King always spoke out against retaliatory vengeance and lawlessness. Why? Because lawlessness leads to anarchy: “In no sense do I advocate evading or defying the law . . . that would lead to anarchy.” If the goal of a protest event is for all people to have equal rights and equal protection under the law, then burning, breaking, vandalism, or looting can never be equated with nonviolent direct action that King advocated. He goes on, “Nonviolence demands that the means we use must be as pure as the ends we seek. So I have tried to make it clear that it is wrong to use immoral means to attain moral ends. But now I must affirm that it is just as wrong, or even more, to use moral means to preserve immoral ends.”5

Yet, King recognizes that his nonviolent direct action often was a form of law-breaking. This law-breaking took one of two forms—either breaking an unjust law or breaking a just law that was being unjustly applied. ‘Jim Crow laws’ that made it impossible for black Southerners to participate in elections were unjust laws. At the same time, many mundane laws, such as the requirement to apply to city hall to receive permits for marches and large-scale events, were implemented in unjust ways to bar black Americans from exercising their First Amendment rights. Whites could hold a parade. Blacks could not. Whites could gather in a public place like a park, but black Americans could not. These laws were enforced, notoriously, by the officers of the law in a way that mocked the blindness of justice.

King bases his argument upon Augustine’s declaration that “an unjust law is no law at all.” In a moving passage on natural law, King asserts, 

Now, what is the difference between the two? How does one determine whether a law is just or unjust? A just law is a man-made code that squares with the moral law or the law of God. An unjust law is a code that is out of harmony with the moral law. To put it in the terms of St. Thomas Aquinas, an unjust law is a human law that is not rooted in eternal law and natural law. Any law that uplifts human personality is just. Any law that degrades human personality is unjust. 

All segregation statutes are unjust because segregation distorts the soul and damages the personality. It gives the segregator a false sense of superiority and the segregated a false sense of inferiority . . . Hence segregation is not only politically, economically and sociologically unsound, it is morally wrong and sinful.
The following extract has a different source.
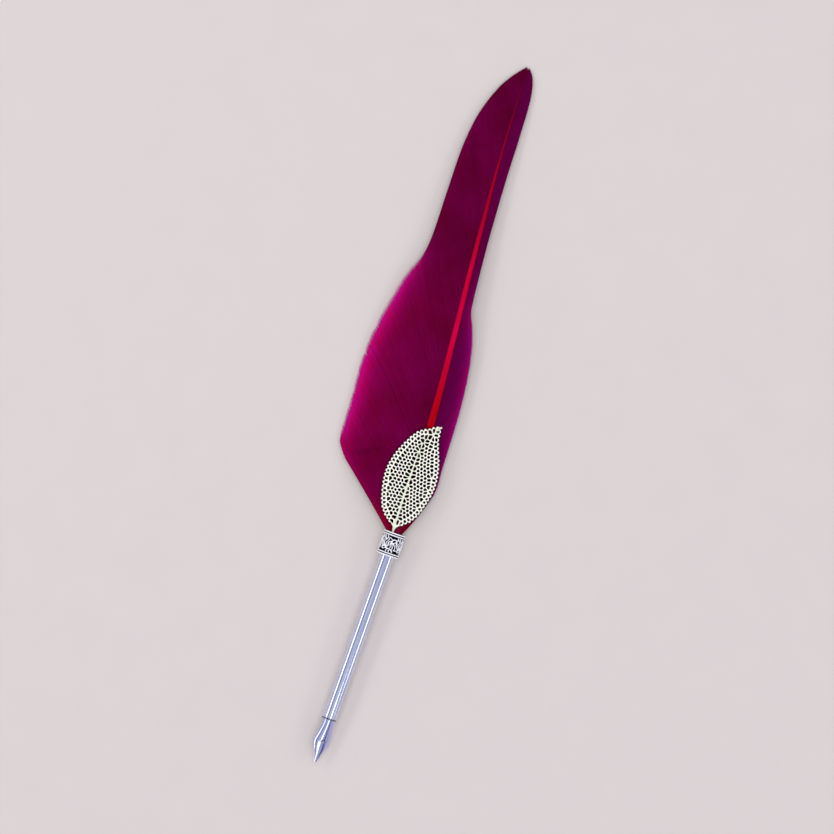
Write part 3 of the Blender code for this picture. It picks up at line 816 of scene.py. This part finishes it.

Paul Tillich has said that sin is separation. Is not segregation an existential expression of man’s tragic separation, his awful estrangement, his terrible sinfulness? Thus it is that I can urge men to obey the 1954 decision of the Supreme Court, for it is morally right; and I can urge them to disobey segregation ordinances, for they are morally wrong.6

King concludes, “One who breaks an unjust law must do it openly, lovingly . . . and with a willingness to accept the penalty. I submit that an individual who breaks a law that conscience tells him is unjust, and willingly accepts the penalty by staying in jail to arouse the conscience of the community over its injustice, is in reality expressing the very highest respect for the law.”7

King was an unsatisfactory prophet to some. As he said in his Birmingham letter, some white “moderates” wanted him to wait until the “right time,”8 but King knew that without action, justice would never come. He dissatisfied those he called “black nationalists” for his measured, people-power approach. He left many dissatisfied, at least at the time, with his methods.

Yet, King was the prophet who united an unwieldy movement against injustice and for justice. His Letter from Birmingham Jail made common-good arguments that freedom and justice be the lived experience for all citizens, regardless of race or class. He put the struggle of his day in the context of biblical figures such as Shadrach, Meshach, and Abednego as well as others from history such as the American War for Independence Boston Tea Party’s patriots and Hungary’s freedom fighters against Communism (1956). 

In conclusion, King’s movement did use a type of “force” to shut down businesses and challenge unjust legal regimes. In a sense, people were harmed through lost wages and business on both sides of the divide. Theologian Reinhold Niebuhr observed that Gandhi’s marches and boycotts were similarly forceful because they shut down factories and businesses, harming the economy and forcing children to go to bed hungry at night. Both examples, Gandhi and King, were facing democratic governments that had rich traditions of civil rights and civil liberties, at least for some. The force of injustice, tyranny by the majority, had to be countered with a countervailing force on behalf of justice. People cooperated, motivated by a just cause, disciplined by right motives. What they were seeking was equality for all under the law, to be protected by government authorities without regard to race or class. This is not revolution and it is not terrorism. King’s courageous example and his nonviolent action model provides a framework for evaluating the moral foundation of protest movements in our own time. King was firmly opposed to criminally destructive behavior, such as attacks on citizens, churches, government buildings, and private businesses. Too often vengeful criminality takes advantage of legitimate civil disobedience.

King hoped that “the dark clouds of racial prejudice will soon pass away, and the deep fog of misunderstanding will be lifted from our fear-drenched communities, and in some not too distant tomorrow the radiant stars of love and brotherhood will shine over our great nation with all their scintillating beauty.”

Endnotes:

  1. Martin Luther King, Jr. “Letter from Birmingham Jail,” (April 16, 1963).  Rev. King’s letter was also published as part of an article in the same year in The Atlantic Monthly under a different title, “The Negro Is Your Brother,” Vol. 212, Issue 2 (August 1963), 78–88. 
  2. Ibid.
  3. Ibid.
  4. Ibid.
  5. “Martin Luther King Jr. on Just and Unjust Laws:  Excerpts from a letter to fellow clergymen written from Birmingham City Jail, April 16, 1963,” John F. Kennedy Presidential Library and Museum, accessed 9-6-22, https://www.jfklibrary.org/sites/default/files/2020-04/Birmingham%20Letter%20Excerpts%20for%20Activity.pdf.
  6. Ibid.
  7. Ibid.
  8. King, Jr. “Letter from Birmingham Jail,” (April 16, 1963).